Esto le espetó para empezar el combativo Paolo Flores d’Arcais a José Luis Rodríguez Zapatero en una entrevista que publicó Claves de razón práctica en abril de 2006 (nº 161). A lo que éste respondió lacónico aunque no tanto:
“Considero que este tipo de convicciones pertenece a la esfera privada y yo siento un gran pudor en manifestarlas públicamente. Un gobernante debe tener en cuenta sólo el interés general y respetar las creencias religiosas de todos, aunque no sean las propias.”
La primera parte de la respuesta se corresponde con la vulgata socialdemócrata (en Europa) y liberal (en eeuu), a saber, la privatización de las creencias religiosas: lo privado no le importa más que a aquellos a los que uno elige que les debe importar, esto es, al grupo de los correligionarios, o a la familia. A diferencia de sus inclinaciones futbolísticas que Zapatero no ha tenido empacho en declarar, las convicciones sobre la religión (que no son necesariamente religiosas, como cabe suponer que es el caso con Zapatero) son demasiado importantes para comunicarlas en público: de una parte, porque pueden sesgar el perfil de los candidatos que en las democracias de masas tienen que apelar al mayor espectro posible de la población, y, de otra parte, porque son (deberían ser) irrelevantes para desempeñar un cargo político que, en los Estados liberales, va asociado, por definición, a la neutralidad respecto a las diversas cosmovisiones existentes en la sociedad.

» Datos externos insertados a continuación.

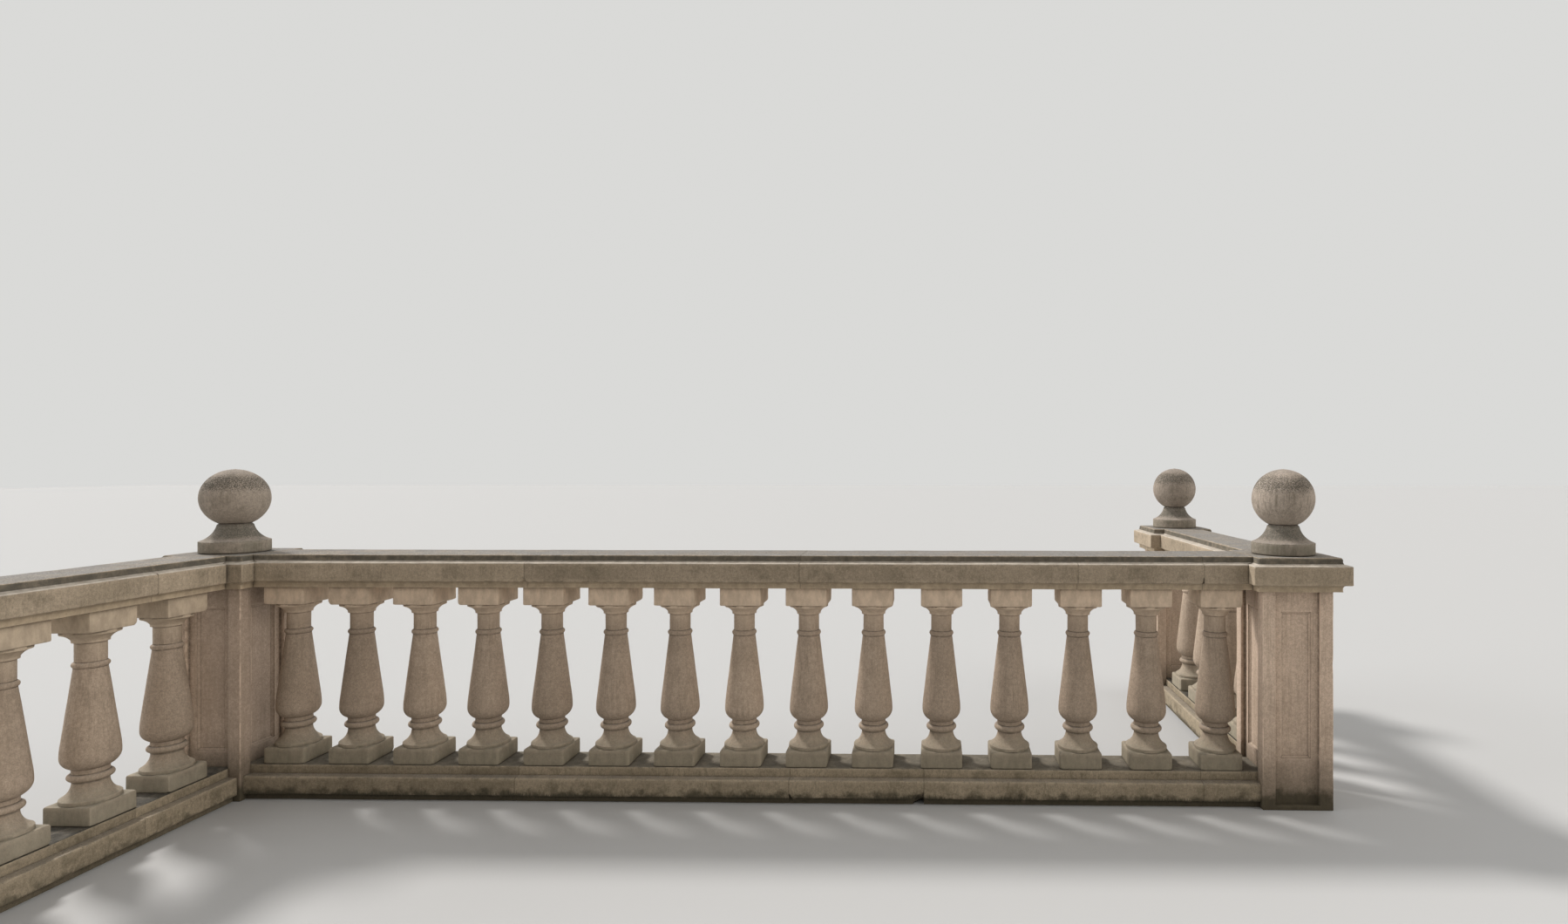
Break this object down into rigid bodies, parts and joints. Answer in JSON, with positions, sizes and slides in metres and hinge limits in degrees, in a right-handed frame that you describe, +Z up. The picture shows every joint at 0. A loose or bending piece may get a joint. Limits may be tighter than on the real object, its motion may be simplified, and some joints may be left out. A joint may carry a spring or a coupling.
{
  "type": "stone balustrade",
  "caption": "Terrace guard of turned stone balusters between a moulded plinth and coping, with panelled piers, moulded caps and ball finials, set out as a zigzag of three runs.",
  "frame": {"origin": "on the ground, at the middle of the box around the whole balustrade", "axes": "+X along the main run from the wing's pier to the return's pier, +Y back through the main run, +Z up"},
  "size_m": [4.9286, 4.646, 1.3922],
  "materials": {
    "pier_stone": "fine sandy cast stone, weathered, with grime at the foot",
    "plinth_stone": "fine sandy cast stone, weathered and stained along the foot",
    "baluster_stone": "fine sandy cast stone, lightly weathered",
    "coping_stone": "cast stone with streaked fascias and lichen on the top",
    "finial_stone": "cast stone with dark lichen over the top"
  },
  "bodies": {
    "root": {"wing_end_pier": "pier_stone", "wing_end_cap": "coping_stone", "wing_end_finial_base": "finial_stone", "wing_end_finial_ball": "finial_stone", "left_pier": "pier_stone", "left_cap": "coping_stone", "left_finial_base": "finial_stone", "left_finial_ball": "finial_stone", "right_pier": "pier_stone", "right_cap": "coping_stone", "right_finial_base": "finial_stone", "right_finial_ball": "finial_stone", "far_pier": "pier_stone", "far_cap": "coping_stone", "far_finial_base": "finial_stone", "far_finial_ball": "finial_stone", "main_plinth_1": "plinth_stone", "main_plinth_2": "plinth_stone", "main_plinth_3": "plinth_stone", "main_plinth_4": "plinth_stone", "main_plinth_5": "plinth_stone", "wing_plinth_1": "plinth_stone", "wing_plinth_2": "plinth_stone", "wing_plinth_3": "plinth_stone", "return_plinth": "plinth_stone", "main_coping_1": "coping_stone", "main_coping_2": "coping_stone", "main_coping_3": "coping_stone", "main_coping_4": "coping_stone", "main_coping_5": "coping_stone", "wing_coping_1": "coping_stone", "wing_coping_2": "coping_stone", "wing_coping_3": "coping_stone", "return_coping": "coping_stone", "main_balusters_left": "baluster_stone", "main_balusters_middle": "baluster_stone", "main_balusters_right": "baluster_stone", "wing_balusters_back": "baluster_stone", "wing_balusters_front": "baluster_stone", "return_balusters": "baluster_stone"}
  },
  "joints": []
}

Aunque Zapatero se podría haber quedado satisfecho respondiendo en estos términos, añade algo más: el pudor de expresarse públicamente sobre sus creencias. Tal vez debería haberse limitado a responder con el laconismo que rige toda la entrevista en la que, por cierto, las preguntas son más largas que las respuestas, demostración del egocentrismo del filósofo y del pragmatismo poco estructurado del político. Pero no. El filósofo siente pudor, término que podemos definir en estos términos: “Sentimos pudor [...] por haber obligado al otro a ver algo que no quería, algo que lo incomoda y lo avergüenza tanto como a nosotros” (Elisenda Julibert). Lo que ocultamos apesta, “fa pudor”, y tanta vergüenza siente el que la provoca como el que sin quererlo la detecta y se avergüenza en nombre del otro, pues ha contemplado (olido) algo que no estaba pensado para que lo viera (oliera) nadie más que el que lo emite. (Basta con leer esta apestosa respuesta de Hillary Clinton: “I believe in the father, son, and Holy Spirit, and I have felt the presence of the Holy Spirit on many occasions in my years on this earth”.)
Apesten o no apesten nuestras creencias, está bien que Zapatero sienta pudor de exponerlas públicamente, porque son irrelevantes, en la medida en que todo lo que uno dice que tiene dentro (en el supuesto de que las creencias se hallen en el interior) puede ser impostado, ya que nadie puede verlo y al final sólo hay la apariencia que, como es sabido, tanto puede ser falsa como verdadera, pero siempre es real, esto es, existente. Pero sobre todo son irrelevantes porque no deben influir en sus decisiones políticas.
De lo que se sigue que las decisiones legislativas más sesgadas hacia una cosmovisión secularizada como, por ejemplo, el matrimonio entre personas del mismo sexo, no se fundamentan en una cosmovisión determinada, sino que son el resultado de una ponderación estrictamente política relativa a los derechos de los ciudadanos. O, en todo caso, sólo así están justificadas.